List all lines of the data containing the word "gltf".

::::::::::

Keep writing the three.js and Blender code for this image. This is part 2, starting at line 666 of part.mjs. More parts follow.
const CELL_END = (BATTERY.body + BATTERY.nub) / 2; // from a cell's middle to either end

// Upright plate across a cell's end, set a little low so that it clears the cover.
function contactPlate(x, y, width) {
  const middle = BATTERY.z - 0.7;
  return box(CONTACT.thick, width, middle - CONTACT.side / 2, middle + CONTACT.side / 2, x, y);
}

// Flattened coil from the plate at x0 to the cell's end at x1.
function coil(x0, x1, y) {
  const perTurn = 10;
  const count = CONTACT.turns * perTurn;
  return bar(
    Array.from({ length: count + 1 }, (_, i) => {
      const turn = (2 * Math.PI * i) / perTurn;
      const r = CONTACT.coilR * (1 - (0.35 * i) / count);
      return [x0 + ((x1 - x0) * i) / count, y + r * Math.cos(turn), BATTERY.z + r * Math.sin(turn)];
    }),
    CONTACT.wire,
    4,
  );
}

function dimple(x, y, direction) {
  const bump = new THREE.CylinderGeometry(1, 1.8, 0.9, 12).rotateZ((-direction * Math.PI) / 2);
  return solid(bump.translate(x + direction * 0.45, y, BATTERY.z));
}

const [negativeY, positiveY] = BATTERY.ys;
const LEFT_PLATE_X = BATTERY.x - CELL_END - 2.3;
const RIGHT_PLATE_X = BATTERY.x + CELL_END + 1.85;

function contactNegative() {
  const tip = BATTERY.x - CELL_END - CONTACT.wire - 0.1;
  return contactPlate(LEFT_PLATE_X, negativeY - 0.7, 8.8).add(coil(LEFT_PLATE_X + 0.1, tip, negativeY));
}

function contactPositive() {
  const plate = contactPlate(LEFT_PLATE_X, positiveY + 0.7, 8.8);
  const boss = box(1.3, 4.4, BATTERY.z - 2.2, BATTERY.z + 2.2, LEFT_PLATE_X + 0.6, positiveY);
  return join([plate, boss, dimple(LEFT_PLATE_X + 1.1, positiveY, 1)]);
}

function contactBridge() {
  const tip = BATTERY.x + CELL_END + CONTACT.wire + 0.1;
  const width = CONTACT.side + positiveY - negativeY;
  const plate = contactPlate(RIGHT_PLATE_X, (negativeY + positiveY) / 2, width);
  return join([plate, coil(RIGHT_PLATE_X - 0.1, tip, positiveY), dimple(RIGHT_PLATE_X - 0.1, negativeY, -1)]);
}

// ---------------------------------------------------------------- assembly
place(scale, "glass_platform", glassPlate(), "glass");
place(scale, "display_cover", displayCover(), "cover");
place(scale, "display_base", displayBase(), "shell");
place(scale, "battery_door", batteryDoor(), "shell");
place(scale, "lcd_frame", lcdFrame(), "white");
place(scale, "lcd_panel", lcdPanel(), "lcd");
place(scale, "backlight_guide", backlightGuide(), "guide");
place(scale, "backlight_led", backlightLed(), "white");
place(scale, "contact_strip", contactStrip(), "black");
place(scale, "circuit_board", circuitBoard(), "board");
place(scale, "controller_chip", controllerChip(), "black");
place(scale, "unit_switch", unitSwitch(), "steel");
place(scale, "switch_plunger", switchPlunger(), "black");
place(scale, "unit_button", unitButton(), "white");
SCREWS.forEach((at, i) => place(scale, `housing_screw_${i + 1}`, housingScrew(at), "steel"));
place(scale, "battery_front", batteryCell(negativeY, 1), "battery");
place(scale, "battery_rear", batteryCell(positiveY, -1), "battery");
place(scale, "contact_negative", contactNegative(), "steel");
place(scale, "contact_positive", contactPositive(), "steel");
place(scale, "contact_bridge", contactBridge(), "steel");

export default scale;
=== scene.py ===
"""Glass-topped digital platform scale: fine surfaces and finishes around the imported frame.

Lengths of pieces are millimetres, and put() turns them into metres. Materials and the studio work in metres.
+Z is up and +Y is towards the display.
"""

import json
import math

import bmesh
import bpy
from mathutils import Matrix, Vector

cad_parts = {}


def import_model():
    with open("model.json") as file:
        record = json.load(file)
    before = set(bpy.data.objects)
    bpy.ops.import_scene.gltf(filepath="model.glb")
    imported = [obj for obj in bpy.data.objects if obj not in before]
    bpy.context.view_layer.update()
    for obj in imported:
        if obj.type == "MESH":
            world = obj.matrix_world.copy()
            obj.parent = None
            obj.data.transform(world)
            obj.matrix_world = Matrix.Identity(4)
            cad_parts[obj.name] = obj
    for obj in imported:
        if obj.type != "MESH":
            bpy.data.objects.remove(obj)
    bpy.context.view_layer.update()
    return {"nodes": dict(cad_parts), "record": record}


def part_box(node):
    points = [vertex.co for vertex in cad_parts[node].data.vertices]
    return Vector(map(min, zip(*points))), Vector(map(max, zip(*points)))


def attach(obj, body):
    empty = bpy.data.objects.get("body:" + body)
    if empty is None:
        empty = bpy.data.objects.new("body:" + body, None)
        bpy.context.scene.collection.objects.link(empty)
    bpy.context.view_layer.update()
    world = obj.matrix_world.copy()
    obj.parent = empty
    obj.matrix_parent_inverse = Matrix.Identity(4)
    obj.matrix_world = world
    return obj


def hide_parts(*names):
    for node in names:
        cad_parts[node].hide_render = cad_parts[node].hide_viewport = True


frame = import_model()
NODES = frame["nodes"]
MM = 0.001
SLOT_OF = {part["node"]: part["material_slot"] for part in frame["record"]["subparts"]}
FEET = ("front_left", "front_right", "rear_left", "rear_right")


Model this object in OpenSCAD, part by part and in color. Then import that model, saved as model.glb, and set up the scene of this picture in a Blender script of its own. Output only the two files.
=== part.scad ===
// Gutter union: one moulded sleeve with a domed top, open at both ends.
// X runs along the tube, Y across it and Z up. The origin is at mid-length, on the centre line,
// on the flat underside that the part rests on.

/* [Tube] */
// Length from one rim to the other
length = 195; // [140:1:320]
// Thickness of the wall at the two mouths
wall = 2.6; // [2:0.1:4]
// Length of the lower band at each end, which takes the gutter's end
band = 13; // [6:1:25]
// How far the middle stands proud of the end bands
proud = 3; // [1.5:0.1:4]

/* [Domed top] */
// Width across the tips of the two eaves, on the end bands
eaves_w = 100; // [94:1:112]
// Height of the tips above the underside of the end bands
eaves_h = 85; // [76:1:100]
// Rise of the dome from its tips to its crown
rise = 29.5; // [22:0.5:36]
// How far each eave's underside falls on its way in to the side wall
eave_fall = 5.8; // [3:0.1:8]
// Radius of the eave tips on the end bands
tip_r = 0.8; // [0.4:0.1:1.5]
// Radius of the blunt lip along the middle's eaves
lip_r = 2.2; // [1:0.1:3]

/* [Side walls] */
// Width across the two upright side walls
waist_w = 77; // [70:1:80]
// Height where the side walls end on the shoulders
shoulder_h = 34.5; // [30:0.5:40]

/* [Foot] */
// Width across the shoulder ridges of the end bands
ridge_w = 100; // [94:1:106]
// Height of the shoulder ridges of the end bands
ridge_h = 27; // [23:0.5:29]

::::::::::

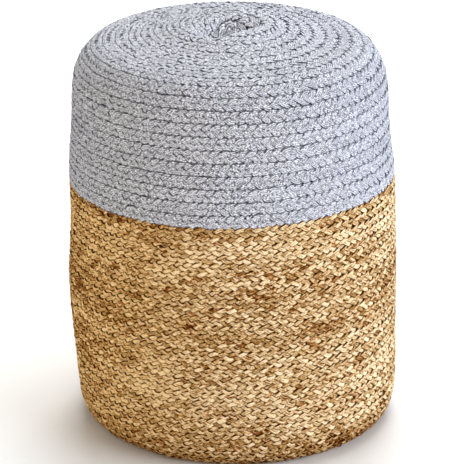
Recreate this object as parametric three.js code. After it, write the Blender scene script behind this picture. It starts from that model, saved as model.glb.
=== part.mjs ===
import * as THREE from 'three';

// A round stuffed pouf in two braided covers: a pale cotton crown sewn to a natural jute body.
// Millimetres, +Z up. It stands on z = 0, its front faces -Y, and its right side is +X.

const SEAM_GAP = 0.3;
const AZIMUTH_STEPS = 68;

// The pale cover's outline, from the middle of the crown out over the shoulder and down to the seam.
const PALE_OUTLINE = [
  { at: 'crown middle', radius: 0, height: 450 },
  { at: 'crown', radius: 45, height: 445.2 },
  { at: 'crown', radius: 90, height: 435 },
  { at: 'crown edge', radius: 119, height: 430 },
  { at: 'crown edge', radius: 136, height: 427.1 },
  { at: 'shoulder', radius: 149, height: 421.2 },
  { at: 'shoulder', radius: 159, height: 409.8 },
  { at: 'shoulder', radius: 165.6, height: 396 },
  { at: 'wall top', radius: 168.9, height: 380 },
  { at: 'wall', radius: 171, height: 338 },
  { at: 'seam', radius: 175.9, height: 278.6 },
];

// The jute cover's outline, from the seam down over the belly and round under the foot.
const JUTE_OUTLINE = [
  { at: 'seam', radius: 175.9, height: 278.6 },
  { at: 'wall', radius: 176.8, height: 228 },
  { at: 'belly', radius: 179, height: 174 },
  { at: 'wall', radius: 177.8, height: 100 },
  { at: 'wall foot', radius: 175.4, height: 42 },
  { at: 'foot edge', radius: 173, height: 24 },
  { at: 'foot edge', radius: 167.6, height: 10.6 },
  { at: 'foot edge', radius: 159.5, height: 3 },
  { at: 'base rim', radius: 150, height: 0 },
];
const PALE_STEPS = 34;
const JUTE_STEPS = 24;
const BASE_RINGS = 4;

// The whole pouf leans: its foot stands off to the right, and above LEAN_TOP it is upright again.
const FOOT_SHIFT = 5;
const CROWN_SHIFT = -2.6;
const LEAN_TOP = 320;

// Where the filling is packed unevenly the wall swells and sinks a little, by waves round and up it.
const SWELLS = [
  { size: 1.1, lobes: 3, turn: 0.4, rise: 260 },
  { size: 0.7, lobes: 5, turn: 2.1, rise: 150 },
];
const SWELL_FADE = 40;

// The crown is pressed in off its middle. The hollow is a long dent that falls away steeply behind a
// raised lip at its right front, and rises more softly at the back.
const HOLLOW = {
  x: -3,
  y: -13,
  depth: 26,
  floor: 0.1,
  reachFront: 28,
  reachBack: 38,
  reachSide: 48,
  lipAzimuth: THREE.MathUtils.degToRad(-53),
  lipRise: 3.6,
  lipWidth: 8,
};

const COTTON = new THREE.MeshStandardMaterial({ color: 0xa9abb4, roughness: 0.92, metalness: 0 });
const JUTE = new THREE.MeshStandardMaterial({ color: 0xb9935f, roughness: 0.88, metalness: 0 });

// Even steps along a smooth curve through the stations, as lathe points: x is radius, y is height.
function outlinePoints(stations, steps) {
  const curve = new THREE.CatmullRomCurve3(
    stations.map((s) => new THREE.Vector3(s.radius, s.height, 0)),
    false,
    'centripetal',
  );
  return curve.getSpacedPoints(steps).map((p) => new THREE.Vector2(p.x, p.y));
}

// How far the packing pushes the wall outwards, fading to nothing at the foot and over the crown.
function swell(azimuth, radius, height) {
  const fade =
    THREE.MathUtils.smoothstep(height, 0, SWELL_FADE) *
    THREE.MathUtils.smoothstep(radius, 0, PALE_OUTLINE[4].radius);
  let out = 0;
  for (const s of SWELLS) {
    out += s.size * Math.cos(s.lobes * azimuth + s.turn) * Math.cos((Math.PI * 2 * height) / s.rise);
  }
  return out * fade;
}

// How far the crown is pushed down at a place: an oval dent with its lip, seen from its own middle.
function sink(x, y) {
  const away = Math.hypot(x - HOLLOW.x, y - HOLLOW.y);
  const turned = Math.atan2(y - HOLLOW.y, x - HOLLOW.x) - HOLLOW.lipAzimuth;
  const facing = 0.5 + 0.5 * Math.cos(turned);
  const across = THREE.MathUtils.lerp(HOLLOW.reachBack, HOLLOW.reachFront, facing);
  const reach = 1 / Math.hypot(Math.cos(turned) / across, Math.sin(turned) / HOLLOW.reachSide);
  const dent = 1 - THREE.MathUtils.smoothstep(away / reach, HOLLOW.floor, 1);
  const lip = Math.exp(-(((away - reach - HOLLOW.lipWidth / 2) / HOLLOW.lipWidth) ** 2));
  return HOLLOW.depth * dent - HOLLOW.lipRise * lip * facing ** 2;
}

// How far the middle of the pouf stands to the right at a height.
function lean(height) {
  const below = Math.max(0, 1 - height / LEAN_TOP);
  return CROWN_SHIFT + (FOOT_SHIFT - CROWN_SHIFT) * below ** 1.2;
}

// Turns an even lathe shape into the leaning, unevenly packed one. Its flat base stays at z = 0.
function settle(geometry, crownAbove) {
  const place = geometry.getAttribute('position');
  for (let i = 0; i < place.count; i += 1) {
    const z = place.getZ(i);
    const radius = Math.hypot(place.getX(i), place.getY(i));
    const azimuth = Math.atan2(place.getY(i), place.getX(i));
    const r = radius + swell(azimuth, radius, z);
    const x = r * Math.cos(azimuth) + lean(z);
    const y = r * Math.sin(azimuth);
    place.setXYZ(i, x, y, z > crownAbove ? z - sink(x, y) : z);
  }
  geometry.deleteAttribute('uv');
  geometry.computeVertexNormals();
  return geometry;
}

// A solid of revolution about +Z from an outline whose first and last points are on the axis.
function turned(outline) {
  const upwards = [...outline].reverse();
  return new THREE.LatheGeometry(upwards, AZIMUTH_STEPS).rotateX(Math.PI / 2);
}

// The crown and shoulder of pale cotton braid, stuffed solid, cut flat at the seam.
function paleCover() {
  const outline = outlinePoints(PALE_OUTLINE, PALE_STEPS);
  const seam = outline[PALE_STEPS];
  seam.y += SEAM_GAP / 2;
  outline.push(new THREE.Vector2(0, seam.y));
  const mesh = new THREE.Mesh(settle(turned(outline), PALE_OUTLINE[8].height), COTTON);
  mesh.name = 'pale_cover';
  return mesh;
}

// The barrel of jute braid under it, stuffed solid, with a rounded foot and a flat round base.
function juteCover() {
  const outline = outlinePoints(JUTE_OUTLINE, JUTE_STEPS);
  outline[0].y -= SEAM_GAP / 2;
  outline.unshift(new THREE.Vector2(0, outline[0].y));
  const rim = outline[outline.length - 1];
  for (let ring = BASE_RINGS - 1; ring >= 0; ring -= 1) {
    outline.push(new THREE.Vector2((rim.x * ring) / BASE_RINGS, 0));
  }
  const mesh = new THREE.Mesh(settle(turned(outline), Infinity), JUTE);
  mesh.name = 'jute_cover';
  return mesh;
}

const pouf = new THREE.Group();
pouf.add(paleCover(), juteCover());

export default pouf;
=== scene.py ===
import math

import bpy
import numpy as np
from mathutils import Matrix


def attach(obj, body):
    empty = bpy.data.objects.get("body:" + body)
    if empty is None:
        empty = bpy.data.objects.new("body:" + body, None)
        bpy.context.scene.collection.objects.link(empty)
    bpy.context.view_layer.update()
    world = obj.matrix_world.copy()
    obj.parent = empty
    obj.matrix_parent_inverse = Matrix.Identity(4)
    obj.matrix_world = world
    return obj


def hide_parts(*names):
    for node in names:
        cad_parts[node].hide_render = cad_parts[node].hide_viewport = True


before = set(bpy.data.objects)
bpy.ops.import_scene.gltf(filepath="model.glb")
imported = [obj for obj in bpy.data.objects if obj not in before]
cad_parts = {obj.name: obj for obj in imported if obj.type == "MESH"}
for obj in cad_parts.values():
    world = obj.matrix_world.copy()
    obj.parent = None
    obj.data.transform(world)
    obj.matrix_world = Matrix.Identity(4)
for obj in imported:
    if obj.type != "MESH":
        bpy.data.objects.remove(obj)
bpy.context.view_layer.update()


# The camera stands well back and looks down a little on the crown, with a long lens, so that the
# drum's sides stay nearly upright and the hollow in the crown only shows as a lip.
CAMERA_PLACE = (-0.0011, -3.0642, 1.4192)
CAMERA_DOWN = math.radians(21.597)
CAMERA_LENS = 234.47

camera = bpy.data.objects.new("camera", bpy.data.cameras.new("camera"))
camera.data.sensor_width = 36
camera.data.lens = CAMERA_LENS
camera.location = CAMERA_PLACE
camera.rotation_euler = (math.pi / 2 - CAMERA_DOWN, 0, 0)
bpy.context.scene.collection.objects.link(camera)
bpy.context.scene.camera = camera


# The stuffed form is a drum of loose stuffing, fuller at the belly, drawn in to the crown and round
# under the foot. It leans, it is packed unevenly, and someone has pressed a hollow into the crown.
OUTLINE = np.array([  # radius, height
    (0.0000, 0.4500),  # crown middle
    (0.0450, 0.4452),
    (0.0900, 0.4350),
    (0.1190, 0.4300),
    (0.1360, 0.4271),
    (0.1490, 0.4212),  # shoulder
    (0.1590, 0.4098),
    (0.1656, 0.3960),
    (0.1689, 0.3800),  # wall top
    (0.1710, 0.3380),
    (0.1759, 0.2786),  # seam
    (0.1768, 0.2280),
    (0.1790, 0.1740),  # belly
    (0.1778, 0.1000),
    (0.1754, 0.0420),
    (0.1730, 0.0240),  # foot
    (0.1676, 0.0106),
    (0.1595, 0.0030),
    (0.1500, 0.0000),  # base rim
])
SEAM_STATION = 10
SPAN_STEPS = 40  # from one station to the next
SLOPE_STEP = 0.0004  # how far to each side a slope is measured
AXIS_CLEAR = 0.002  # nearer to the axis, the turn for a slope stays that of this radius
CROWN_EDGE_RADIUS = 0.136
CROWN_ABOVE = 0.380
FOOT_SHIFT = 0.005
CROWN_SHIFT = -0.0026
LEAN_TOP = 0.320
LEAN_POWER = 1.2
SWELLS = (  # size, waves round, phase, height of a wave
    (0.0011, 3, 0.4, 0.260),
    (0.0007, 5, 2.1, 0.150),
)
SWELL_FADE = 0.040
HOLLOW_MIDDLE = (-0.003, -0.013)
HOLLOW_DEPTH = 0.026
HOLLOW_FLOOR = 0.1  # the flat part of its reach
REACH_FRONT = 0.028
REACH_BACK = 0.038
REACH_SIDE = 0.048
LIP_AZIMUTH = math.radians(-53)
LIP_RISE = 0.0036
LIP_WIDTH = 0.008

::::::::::

▶ [Response to the task]
    bpy.ops.import_scene.gltf(filepath="model.glb")
bpy.ops.import_scene.gltf(filepath="model.glb")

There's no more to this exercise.